Dataset items
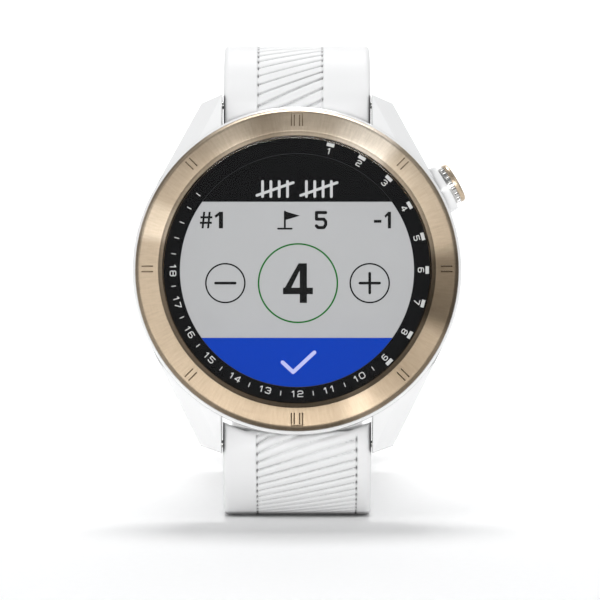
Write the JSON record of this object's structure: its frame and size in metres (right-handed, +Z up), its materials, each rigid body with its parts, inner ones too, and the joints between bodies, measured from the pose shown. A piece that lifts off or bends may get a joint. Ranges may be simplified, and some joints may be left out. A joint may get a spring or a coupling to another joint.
{
  "type": "golf gps watch",
  "caption": "Round golf GPS watch with a brushed bezel, touch display, push button and an unfastened silicone strap, leaning back on its lower strap half.",
  "frame": {"origin": "on the flat underside of the lower strap half, on the centre line, midway between its first two slots", "axes": "+Z up; the dial faces -Y and leans back by 8 degrees; +X to the wearer's right, at 3 o'clock"},
  "size_m": [0.0441, 0.1054, 0.0634],
  "materials": {
    "case_white": "glossy white moulded polymer",
    "gold_metal": "champagne gold finish, brushed around the dial",
    "steel": "machined stainless steel",
    "lens_glass": "clear polished cover glass",
    "dial_black": "black printed film with white scale",
    "scale_white": "white printed scale",
    "screen_grey": "reflective colour display, light grey field",
    "screen_blue": "display, blue field",
    "screen_green": "display, green ring",
    "silicone_white": "matte white silicone",
    "seal_black": "black sealing rubber",
    "inner_plastic": "dark glass-filled plastic",
    "circuit_green": "green solder mask",
    "chip_black": "black package epoxy",
    "tin_plate": "tinned sheet",
    "copper_flex": "amber flexible circuit",
    "foil_silver": "laminated foil pouch",
    "contact_gold": "gold-plated contacts",
    "cover_grey": "fine-textured light polymer"
  },
  "bodies": {
    "case": {"case_body": "case_white", "bezel_ring": "gold_metal", "cover_lens": "lens_glass", "scale_ring": "dial_black", "lens_gasket": "seal_black", "touch_sensor": "dial_black", "display_panel": "inner_plastic", "backlight": "inner_plastic", "display_flex": "copper_flex", "inner_frame": "inner_plastic", "main_board": "circuit_green", "shield_can": "tin_plate", "chips": "chip_black", "gnss_antenna": "copper_flex", "battery_pad": "seal_black", "battery": "foil_silver", "vibration_motor": "steel", "back_cover": "cover_grey", "back_gasket": "seal_black", "back_screws": "steel", "charging_contacts": "contact_gold", "contact_block": "inner_plastic", "button_tube": "steel", "button_switch": "inner_plastic", "button_spring": "steel"},
    "button": {"button_skirt": "steel", "button_cap": "gold_metal", "button_stem": "steel", "button_oring": "seal_black", "button_clip": "steel"},
    "upper_strap": {"strap_upper": "silicone_white", "upper_bar_tube": "steel", "upper_bar_spring": "steel", "fixed_keeper": "silicone_white"},
    "lower_strap": {"strap_lower": "silicone_white", "lower_bar_tube": "steel", "lower_bar_spring": "steel"},
    "upper_release": {"upper_release_pin": "steel"},
    "lower_release": {"lower_release_pin": "steel"},
    "buckle": {"buckle_frame": "gold_metal", "buckle_pin": "steel"},
    "tongue": {"buckle_tongue": "gold_metal"},
    "keeper": {"free_keeper": "silicone_white"}
  },
  "joints": [
    {"name": "button_press", "type": "slide", "parent": "case", "child": "button", "axis": [-0.866, -0.0696, -0.4951], "range_m": [0, 0.0006], "stiffness_N_per_m": 2500, "springref_m": -0.0003, "deforming": ["button_spring"]},
    {"name": "upper_strap_hinge", "type": "hinge", "parent": "case", "child": "upper_strap", "pos_m": [0, -0.01039, 0.05526], "axis": [1, 0, 0], "range_deg": [0, 70]},
    {"name": "lower_strap_hinge", "type": "hinge", "parent": "case", "child": "lower_strap", "pos_m": [0, -0.01671, 0.0103], "axis": [-1, 0, 0], "range_deg": [0, 70]},
    {"name": "upper_release_slide", "type": "slide", "parent": "upper_strap", "child": "upper_release", "axis": [-1, 0, 0], "range_m": [0, 0.0011], "stiffness_N_per_m": 400, "springref_m": -0.0004, "deforming": ["upper_bar_spring"]},
    {"name": "lower_release_slide", "type": "slide", "parent": "lower_strap", "child": "lower_release", "axis": [-1, 0, 0], "range_m": [0, 0.0011], "stiffness_N_per_m": 400, "springref_m": -0.0004, "deforming": ["lower_bar_spring"]},
    {"name": "buckle_hinge", "type": "hinge", "parent": "upper_strap", "child": "buckle", "pos_m": [0, 0.04809, 0.02479], "axis": [1, 0, 0], "range_deg": [-25, 80]},
    {"name": "tongue_hinge", "type": "hinge", "parent": "buckle", "child": "tongue", "pos_m": [0, 0.04809, 0.02479], "axis": [1, 0, 0], "range_deg": [0, 70]},
    {"name": "keeper_slide", "type": "slide", "parent": "upper_strap", "child": "keeper", "axis": [0, -0.6018, 0.7986], "range_m": [-0.0026, 0.0087]}
  ]
}
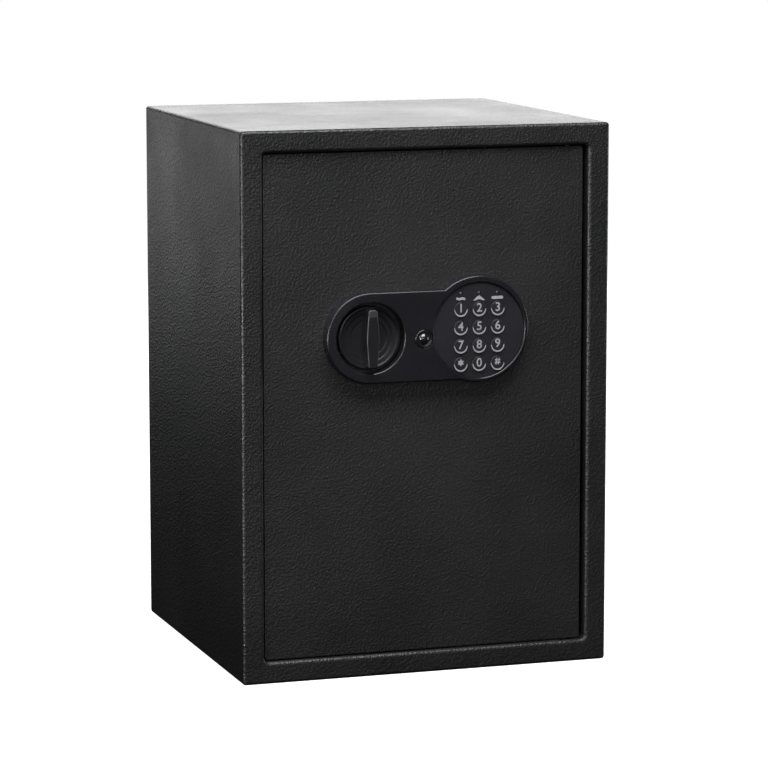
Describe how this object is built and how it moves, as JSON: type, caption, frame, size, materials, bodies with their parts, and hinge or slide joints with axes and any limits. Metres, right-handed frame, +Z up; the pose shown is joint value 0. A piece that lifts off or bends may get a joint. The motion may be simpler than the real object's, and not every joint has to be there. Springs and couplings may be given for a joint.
{
  "type": "in-room safe",
  "caption": "Black steel in-room safe: recessed hinged door, grip knob throwing round bolts, round push-button keypad, covered key override, battery holder inside the door, lift-out shelf.",
  "frame": {"origin": "middle of the cabinet footprint, on the surface it stands on", "axes": "+X to the viewer's right facing the door, +Y from the door to the back, +Z up"},
  "size_m": [0.35, 0.345, 0.5],
  "materials": {
    "cabinet_paint": "fine orange-peel textured black powder coat, satin",
    "faceplate_plastic": "smooth satin black moulded plastic",
    "knob_plastic": "smooth satin black moulded plastic",
    "key_plastic": "satin black with white printed characters",
    "white_print": "matt white print",
    "steel": "bright turned steel",
    "zinc": "zinc-plated pressed steel",
    "brass": "turned brass",
    "mat_rubber": "ribbed black rubber",
    "board": "green circuit board with solder mask",
    "lamp_lens": "smoked clear plastic",
    "red_plastic": "moulded red plastic",
    "cell_jacket": "plain shrink-wrap jacket, unmarked",
    "inner_plastic": "moulded black plastic",
    "lead_jacket": "black cable jacket"
  },
  "bodies": {
    "cabinet": {"cabinet_shell": "cabinet_paint", "back_panel": "cabinet_paint", "hinge_block_upper": "cabinet_paint", "hinge_block_lower": "cabinet_paint", "shelf_rail_left": "cabinet_paint", "shelf_rail_right": "cabinet_paint", "floor_mat": "mat_rubber"},
    "shelf": {"shelf": "cabinet_paint"},
    "door": {"door_plate": "cabinet_paint", "door_pan": "cabinet_paint", "hinge_lug_upper": "steel", "hinge_lug_lower": "steel", "bolt_guide_upper": "zinc", "bolt_guide_lower": "zinc", "pan_screw_1": "zinc", "pan_screw_2": "zinc", "pan_screw_3": "zinc", "pan_screw_4": "zinc", "faceplate": "faceplate_plastic", "keypad_plate": "faceplate_plastic", "keypad_sheet": "mat_rubber", "keypad_board": "board", "lamp_left": "lamp_lens", "lamp_middle": "lamp_lens", "lamp_right": "lamp_lens", "lock_body": "zinc", "solenoid_body": "zinc", "plunger_spring": "steel", "battery_tray": "inner_plastic", "battery_cell_1": "cell_jacket", "battery_cell_2": "cell_jacket", "battery_cell_3": "cell_jacket", "battery_cell_4": "cell_jacket", "battery_contacts_upper": "zinc", "battery_contacts_lower": "zinc", "lock_board": "board", "keypad_cable": "lead_jacket", "battery_lead": "lead_jacket"},
    "knob": {"knob": "knob_plastic", "knob_spindle": "zinc"},
    "bolts": {"bolt_carriage": "zinc", "bolt_upper": "steel", "bolt_lower": "steel"},
    "lock_plug": {"lock_plug": "brass"},
    "plunger": {"plunger": "steel"},
    "keyhole_cover": {"keyhole_cover": "faceplate_plastic"},
    "reset_button": {"reset_button": "red_plastic"},
    "battery_cover": {"battery_cover": "inner_plastic"},
    "key_1": {"key_1": "key_plastic"},
    "key_2": {"key_2": "key_plastic"},
    "key_3": {"key_3": "key_plastic"},
    "key_4": {"key_4": "key_plastic"},
    "key_5": {"key_5": "key_plastic"},
    "key_6": {"key_6": "key_plastic"},
    "key_7": {"key_7": "key_plastic"},
    "key_8": {"key_8": "key_plastic"},
    "key_9": {"key_9": "key_plastic"},
    "key_star": {"key_star": "key_plastic"},
    "key_0": {"key_0": "key_plastic"},
    "key_hash": {"key_hash": "key_plastic"}
  },
  "joints": [
    {"name": "door_hinge", "type": "hinge", "parent": "cabinet", "child": "door", "pos_m": [0.1385, -0.153, 0.25], "axis": [0, 0, 1], "range_deg": [0, 110]},
    {"name": "knob_turn", "type": "hinge", "parent": "door", "child": "knob", "pos_m": [-0.0565, -0.165, 0.312], "axis": [0, -1, 0], "range_deg": [0, 60]},
    {"name": "bolt_slide", "type": "slide", "parent": "door", "child": "bolts", "axis": [-1, 0, 0], "range_m": [0, 0.012]},
    {"name": "override_turn", "type": "hinge", "parent": "door", "child": "lock_plug", "pos_m": [-0.006, -0.155, 0.3095], "axis": [0, 1, 0], "range_deg": [0, 90]},
    {"name": "plunger_slide", "type": "slide", "parent": "door", "child": "plunger", "axis": [0, 0, -1], "range_m": [0, 0.0045], "deforming": ["plunger_spring"]},
    {"name": "keyhole_cover_pull", "type": "slide", "parent": "door", "child": "keyhole_cover", "axis": [0, -1, 0], "range_m": [0, 0.025]},
    {"name": "reset_press", "type": "slide", "parent": "door", "child": "reset_button", "axis": [0, -1, 0], "range_m": [0, 0.002], "stiffness_N_per_m": 300},
    {"name": "battery_cover_pull", "type": "slide", "parent": "door", "child": "battery_cover", "axis": [0, 1, 0], "range_m": [0, 0.018]},
    {"name": "shelf_lift", "type": "slide", "parent": "cabinet", "child": "shelf", "axis": [0, 0, 1], "range_m": [0, 0.06]},
    {"name": "key_1_press", "type": "slide", "parent": "door", "child": "key_1", "axis": [0, 1, 0], "range_m": [0, 0.001], "stiffness_N_per_m": 400},
    {"name": "key_2_press", "type": "slide", "parent": "door", "child": "key_2", "axis": [0, 1, 0], "range_m": [0, 0.001], "stiffness_N_per_m": 400},
    {"name": "key_3_press", "type": "slide", "parent": "door", "child": "key_3", "axis": [0, 1, 0], "range_m": [0, 0.001], "stiffness_N_per_m": 400},
    {"name": "key_4_press", "type": "slide", "parent": "door", "child": "key_4", "axis": [0, 1, 0], "range_m": [0, 0.001], "stiffness_N_per_m": 400},
    {"name": "key_5_press", "type": "slide", "parent": "door", "child": "key_5", "axis": [0, 1, 0], "range_m": [0, 0.001], "stiffness_N_per_m": 400},
    {"name": "key_6_press", "type": "slide", "parent": "door", "child": "key_6", "axis": [0, 1, 0], "range_m": [0, 0.001], "stiffness_N_per_m": 400},
    {"name": "key_7_press", "type": "slide", "parent": "door", "child": "key_7", "axis": [0, 1, 0], "range_m": [0, 0.001], "stiffness_N_per_m": 400},
    {"name": "key_8_press", "type": "slide", "parent": "door", "child": "key_8", "axis": [0, 1, 0], "range_m": [0, 0.001], "stiffness_N_per_m": 400},
    {"name": "key_9_press", "type": "slide", "parent": "door", "child": "key_9", "axis": [0, 1, 0], "range_m": [0, 0.001], "stiffness_N_per_m": 400},
    {"name": "key_star_press", "type": "slide", "parent": "door", "child": "key_star", "axis": [0, 1, 0], "range_m": [0, 0.001], "stiffness_N_per_m": 400},
    {"name": "key_0_press", "type": "slide", "parent": "door", "child": "key_0", "axis": [0, 1, 0], "range_m": [0, 0.001], "stiffness_N_per_m": 400},
    {"name": "key_hash_press", "type": "slide", "parent": "door", "child": "key_hash", "axis": [0, 1, 0], "range_m": [0, 0.001], "stiffness_N_per_m": 400}
  ],
  "couplings": [
    {"joint": "knob_turn", "follows": "bolt_slide", "rad_per_m": 87.266},
    {"joint": "override_turn", "follows": "plunger_slide", "rad_per_m": 349.07}
  ]
}
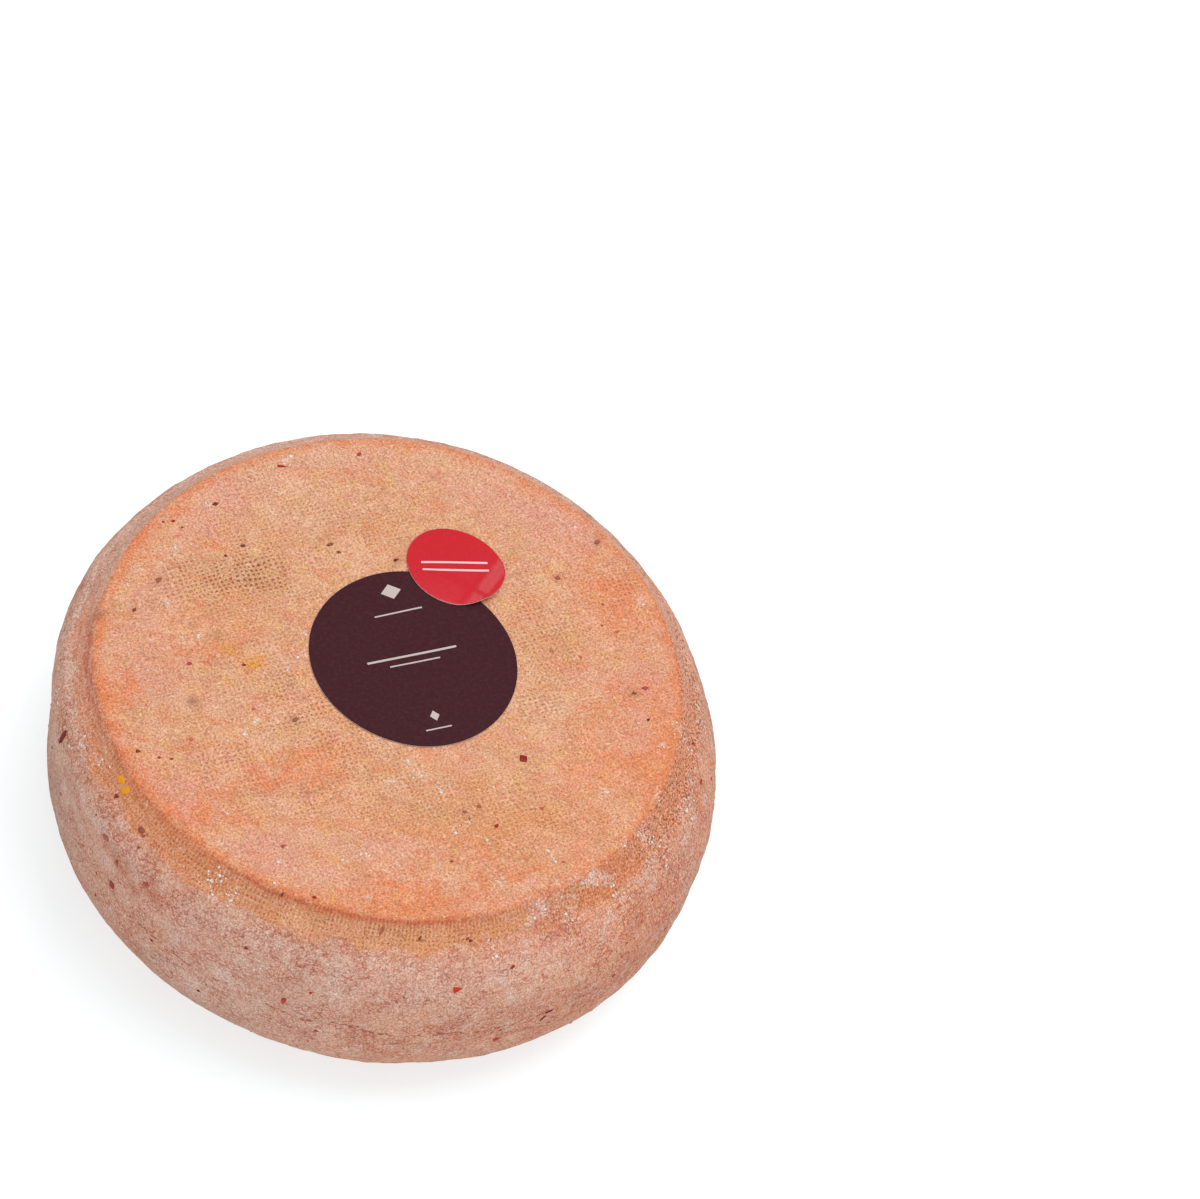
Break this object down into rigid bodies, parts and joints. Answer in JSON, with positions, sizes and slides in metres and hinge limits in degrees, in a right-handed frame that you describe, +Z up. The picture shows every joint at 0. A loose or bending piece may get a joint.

• _Instructions to follow_
Extract from the material all lines containing the string "caption".

• _Result_
  "caption": "Round golf GPS watch with a brushed bezel, touch display, push button and an unfastened silicone strap, leaning back on its lower strap half.",
Describe how this object is built and how it moves, as JSON: type, caption, frame, size, materials, bodies with their parts, and hinge or slide joints with axes and any limits. Metres, right-handed frame, +Z up; the pose shown is joint value 0. A piece that lifts off or bends may get a joint. The motion may be simpler than the real object's, and not every joint has to be there. Springs and couplings may be given for a joint.
  "caption": "Black steel in-room safe: recessed hinged door, grip knob throwing round bolts, round push-button keypad, covered key override, battery holder inside the door, lift-out shelf.",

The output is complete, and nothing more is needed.